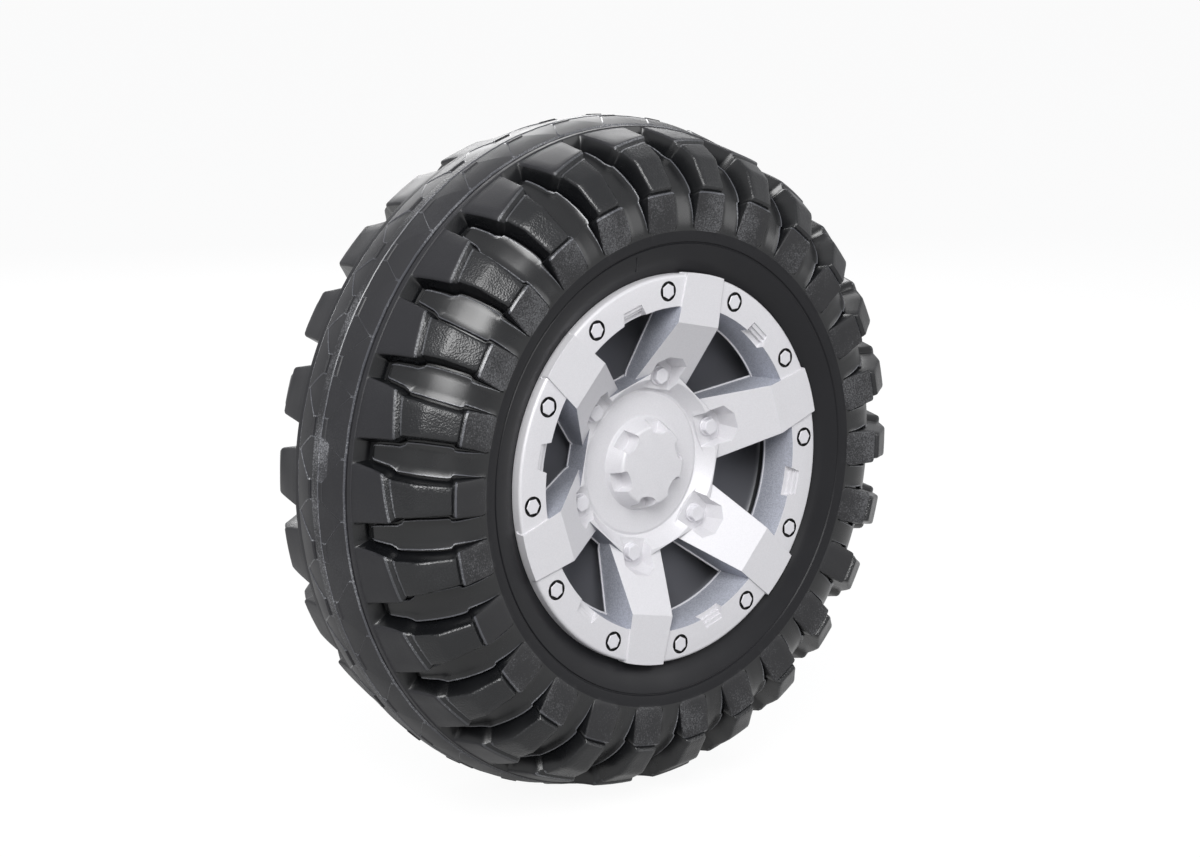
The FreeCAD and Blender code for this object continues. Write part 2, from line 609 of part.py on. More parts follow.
for piece in (window_walls, windows):
    turn_only(piece, HALF_PITCH)
hollow_space = cut("hollow_space", hollow, [window_walls, pocket_walls])
dish = cut("dish", envelope, [hollow_space, windows])
face = doc.addObject("Part::Fuse", "face")
face.Base = dish
face.Tool = spoke_ends
hub_cap = cut("hub_cap", face, [lug_pockets, bolt_pockets, boss_notches])
hub_cap.Label = "hub_cap"
CAP_FACE = "%s - Sizes.cap_face" % MID_PLANE
place(hub_cap, CAP_FACE, "Sizes.spoke_angle")

# Bolts of the ring, seated on the floors of their pockets
ring_bolts = new_body("ring_bolts")
sketch = face_sketch(ring_bolts, "ring_bolt_outline", "-Sizes.ring_bolt_rise")
for sign in ("", "-"):
    hexagon(sketch, "%sSizes.bolt_circle * sin(Sizes.bolt_spread * 1 deg)" % sign,
            "Sizes.bolt_circle * cos(Sizes.bolt_spread * 1 deg)", "Sizes.ring_bolt_flats")
heads = extrude(ring_bolts, "ring_bolt", sketch, "Sizes.ring_pocket_depth + Sizes.ring_bolt_rise")
ring_of(ring_bolts, heads, "Sizes.spoke_count", "ring_bolt_ring")
place(ring_bolts, CAP_FACE, "Sizes.spoke_angle")

# Lug bolts: a round flange on the pocket's floor and a hexagon on it
lug_bolts = new_body("lug_bolts")
sketch = face_sketch(lug_bolts, "lug_flange_outline", "Sizes.lug_pocket_depth - Sizes.lug_washer_height")
circle(sketch, "0", "Sizes.lug_bolt_circle", "Sizes.lug_washer_radius")
flange = extrude(lug_bolts, "lug_flange", sketch, "Sizes.lug_washer_height")
flanges = ring_of(lug_bolts, flange, "Sizes.spoke_count", "lug_flange_ring")
sketch = face_sketch(lug_bolts, "lug_hexagon_outline",
                     "Sizes.lug_pocket_depth - Sizes.lug_washer_height - Sizes.lug_bolt_height")
hexagon(sketch, "0", "Sizes.lug_bolt_circle", "Sizes.lug_bolt_flats")
hexes = extrude(lug_bolts, "lug_hexagon", sketch, "Sizes.lug_bolt_height + Sizes.lug_washer_height / 2")
ring_of(lug_bolts, hexes, "Sizes.spoke_count", "lug_hexagon_ring")
place(lug_bolts, CAP_FACE, "Sizes.spoke_angle")

# Flanged bushes in both ends of the hub; a bush is measured inboard from its flange's face
BORE = "(Sizes.axle_radius + Sizes.running_gap)"


def bush(label):
    body = new_body(label)
    revolve(body, label + "_turned", [
        ("0", BORE),
        ("0", "Sizes.bush_flange_radius"),
        ("Sizes.bush_flange", "Sizes.bush_flange_radius"),
        ("Sizes.bush_flange", "%s + Sizes.bush_wall" % BORE),
        ("Sizes.bush_flange + Sizes.bush_length", "%s + Sizes.bush_wall" % BORE),
        ("Sizes.bush_flange + Sizes.bush_length", BORE),
    ])
    return body


HUB_FRONT = "(%s - Sizes.cap_face + Sizes.well_depth)" % MID_PLANE
HUB_BACK = "(%s + Sizes.hub_back)" % MID_PLANE
outer_bush = bush("outer_bush")
place(outer_bush, "%s - Sizes.bush_flange" % HUB_FRONT)
inner_bush = bush("inner_bush")
inner_bush.Placement = Placement(Vector(0, 0, 0), Rotation(Vector(0, 0, 1), 180))
inner_bush.setExpression(".Placement.Base.y", "%s + Sizes.bush_flange" % HUB_BACK)

# Axle with its washers, lock nut and retaining clip
NUT_FACE = "(%s - Sizes.bush_flange - Sizes.end_play - Sizes.washer_thickness)" % HUB_FRONT
NUT_HEIGHT = "(Sizes.nut_hex_height + Sizes.nut_collar_height)"
AXLE_TIP = ("(%s - Sizes.cap_face + Sizes.boss_top_depth"
            " + Sizes.cap_wall + Sizes.axle_end_gap)" % MID_PLANE)
CLIP_FLOOR = "(Sizes.axle_radius - Sizes.clip_groove)"

axle_rod = new_body("axle_rod")
revolve(axle_rod, "rod", [
    (AXLE_TIP, "0"),
    (AXLE_TIP, "Sizes.axle_radius - Sizes.axle_chamfer"),
    ("%s + Sizes.axle_chamfer" % AXLE_TIP, "Sizes.axle_radius"),
    ("-Sizes.clip_thickness", "Sizes.axle_radius"),
    ("-Sizes.clip_thickness", CLIP_FLOOR),
    ("0", CLIP_FLOOR),
    ("0", "Sizes.axle_radius"),
    ("Sizes.stub_length - Sizes.axle_chamfer", "Sizes.axle_radius"),
    ("Sizes.stub_length", "Sizes.axle_radius - Sizes.axle_chamfer"),
    ("Sizes.stub_length", "0"),
])

retaining_clip = new_body("retaining_clip")
sketch = face_sketch(retaining_clip, "clip_outline", "-Sizes.clip_thickness")
circle(sketch, "0", "0", "Sizes.clip_radius")
circle(sketch, "0", "0", CLIP_FLOOR)
extrude(retaining_clip, "clip", sketch, "Sizes.clip_thickness")
mouth = face_sketch(retaining_clip, "clip_mouth_outline", "-Sizes.clip_thickness")
outline(mouth, [
    ("-Sizes.clip_mouth / 2", "-Sizes.clip_radius - " + PAST),
    ("Sizes.clip_mouth / 2", "-Sizes.clip_radius - " + PAST),
    ("Sizes.clip_mouth / 2", "0"),
    ("-Sizes.clip_mouth / 2", "0"),
])
extrude(retaining_clip, "clip_mouth", mouth, "Sizes.clip_thickness", cut=True)


def washer(label, y):
    body = new_body(label)
    sketch = face_sketch(body, label + "_outline")
    circle(sketch, "0", "0", "Sizes.washer_radius")
    circle(sketch, "0", "0", "Sizes.axle_radius")
    extrude(body, label + "_disc", sketch, "Sizes.washer_thickness")
    place(body, y)
    return body


outer_washer = washer("outer_washer", NUT_FACE)
inner_washer = washer("inner_washer", "-(Sizes.clip_thickness + Sizes.washer_thickness)")

lock_nut = new_body("lock_nut")
sketch = face_sketch(lock_nut, "nut_outline", "-Sizes.nut_hex_height")
hexagon(sketch, "0", "0", "Sizes.nut_flats")
circle(sketch, "0", "0", "Sizes.axle_radius")
extrude(lock_nut, "nut_hexagon", sketch, "Sizes.nut_hex_height")
sketch = face_sketch(lock_nut, "collar_outline", "-" + NUT_HEIGHT)
circle(sketch, "0", "0", "Sizes.nut_collar_radius")
circle(sketch, "0", "0", "Sizes.axle_radius")
extrude(lock_nut, "nut_collar", sketch, "Sizes.nut_collar_height")
place(lock_nut, NUT_FACE)

# Drive hub on the inboard end, measured outboard from its socket's mouth
drive_hub = new_body("drive_hub")
revolve(drive_hub, "drive_turned", [
    ("0", "Sizes.drive_bore_radius"),
    ("Sizes.drive_flange", "Sizes.drive_bore_radius"),
    ("Sizes.drive_flange", "Sizes.drive_root_radius"),
    ("Sizes.drive_flange + Sizes.drive_socket_height", "Sizes.drive_root_radius"),
    ("Sizes.drive_flange + Sizes.drive_socket_height", "Sizes.drive_socket_radius"),
    ("Sizes.drive_flange", "Sizes.drive_socket_radius"),
    ("Sizes.drive_flange", "Sizes.drive_flange_radius"),
    ("0", "Sizes.drive_flange_radius"),
])
sketch = face_sketch(drive_hub, "drive_tooth_outline", "Sizes.drive_flange - Sizes.drive_tooth_inset")
TOOTH_ROOT = "(Sizes.drive_tooth_width / 2 + Sizes.drive_tooth_flare)"
outline(sketch, [
    ("-Sizes.drive_tooth_width / 2", "Sizes.drive_bore_radius"),
    ("Sizes.drive_tooth_width / 2", "Sizes.drive_bore_radius"),
    (TOOTH_ROOT, "Sizes.drive_root_radius + Sizes.drive_tooth_inset"),
    ("-" + TOOTH_ROOT, "Sizes.drive_root_radius + Sizes.drive_tooth_inset"),
])
tooth = extrude(drive_hub, "drive_tooth", sketch, "Sizes.drive_socket_height")
ring_of(drive_hub, tooth, "Sizes.drive_teeth", "drive_teeth")
place(drive_hub, HUB_BACK)

drive_screws = new_body("drive_screws")
sketch = face_sketch(drive_screws, "screw_outline")
circle(sketch, "0", "Sizes.screw_circle", "Sizes.screw_head_radius")
head = extrude(drive_screws, "screw_head", sketch, "Sizes.screw_head_height")
ring_of(drive_screws, head, "Sizes.screw_count", "screw_heads")
place(drive_screws, "%s + Sizes.drive_flange" % HUB_BACK)

# Every object has to be whole before anything is written.
doc.recompute()
SUB_PARTS = [axle_rod, retaining_clip, inner_washer, outer_washer, lock_nut, wheel_shell, outer_bush,
             inner_bush, hub_cap, ring_bolts, lug_bolts, drive_hub, drive_screws]
for item in doc.Objects:
    if "Invalid" in item.State or "Error" in item.State:
        raise RuntimeError("%s failed: %s" % (item.Name, item.State))
for item in SUB_PARTS:
    if item.Shape.isNull() or not item.Shape.isValid():
        raise RuntimeError("%s has no valid shape" % item.Label)

os.makedirs("parts", exist_ok=True)
for item in SUB_PARTS:
    item.Shape.exportStep("parts/%s.step" % item.Label)
    box = item.Shape.optimalBoundingBox(False, False)
    print("%-15s %2d solids %10.1f mm3  y %7.2f to %7.2f" % (
        item.Label, len(item.Shape.Solids), item.Shape.Volume, box.YMin, box.YMax))
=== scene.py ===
import bpy
import math
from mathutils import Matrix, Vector


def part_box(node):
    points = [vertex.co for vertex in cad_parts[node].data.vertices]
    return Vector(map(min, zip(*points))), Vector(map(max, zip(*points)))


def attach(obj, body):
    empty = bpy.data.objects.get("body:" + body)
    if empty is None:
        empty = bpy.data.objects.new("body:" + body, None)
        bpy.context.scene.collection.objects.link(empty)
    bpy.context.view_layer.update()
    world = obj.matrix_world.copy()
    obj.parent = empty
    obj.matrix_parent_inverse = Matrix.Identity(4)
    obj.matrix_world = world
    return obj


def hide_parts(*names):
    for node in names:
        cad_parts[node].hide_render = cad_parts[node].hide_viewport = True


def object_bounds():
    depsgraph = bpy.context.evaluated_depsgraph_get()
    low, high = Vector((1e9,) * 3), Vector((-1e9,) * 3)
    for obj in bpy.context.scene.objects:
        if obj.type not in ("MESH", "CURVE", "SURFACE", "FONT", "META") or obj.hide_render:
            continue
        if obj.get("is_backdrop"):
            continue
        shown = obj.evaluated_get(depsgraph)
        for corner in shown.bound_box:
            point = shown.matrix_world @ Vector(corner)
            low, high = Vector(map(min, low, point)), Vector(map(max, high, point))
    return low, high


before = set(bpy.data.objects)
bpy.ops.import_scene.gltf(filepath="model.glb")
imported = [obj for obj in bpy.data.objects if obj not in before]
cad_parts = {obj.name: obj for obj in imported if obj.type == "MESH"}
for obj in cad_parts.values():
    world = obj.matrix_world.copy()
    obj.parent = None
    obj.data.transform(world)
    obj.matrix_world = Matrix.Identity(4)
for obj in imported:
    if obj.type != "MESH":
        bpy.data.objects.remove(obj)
cad_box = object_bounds()
bpy.ops.object.select_all(action="DESELECT")


# The camera stands out from the wheel's face, well to its left and a little above it, on a long lens
# and with no roll. Its place and angles come from the circle of ring bolts and the tyre's outline.
CAMERA_PLACE = Vector((-0.8157, -1.0363, 0.2477))
CAMERA_TURN = 40.015
CAMERA_DOWN = 10.482
bpy.ops.object.camera_add(location=CAMERA_PLACE)
camera = bpy.context.object
camera.name = "camera"
camera.rotation_euler = (math.radians(90 - CAMERA_DOWN), 0, math.radians(-CAMERA_TURN))
camera.data.sensor_width = 36
camera.data.lens = 75.46
camera.data.clip_end = 120
bpy.context.scene.camera = camera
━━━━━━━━
▶ _EXERCISE_
Only the lines from the line with "box = item.Shape.optimalBoundingBox(False, False)" to the line with "obj.parent = empty", inclusive, are to be printed, exactly as they appear.

▶ _RESPONSE_
    box = item.Shape.optimalBoundingBox(False, False)
    print("%-15s %2d solids %10.1f mm3  y %7.2f to %7.2f" % (
        item.Label, len(item.Shape.Solids), item.Shape.Volume, box.YMin, box.YMax))
=== scene.py ===
import bpy
import math
from mathutils import Matrix, Vector


def part_box(node):
    points = [vertex.co for vertex in cad_parts[node].data.vertices]
    return Vector(map(min, zip(*points))), Vector(map(max, zip(*points)))


def attach(obj, body):
    empty = bpy.data.objects.get("body:" + body)
    if empty is None:
        empty = bpy.data.objects.new("body:" + body, None)
        bpy.context.scene.collection.objects.link(empty)
    bpy.context.view_layer.update()
    world = obj.matrix_world.copy()
    obj.parent = empty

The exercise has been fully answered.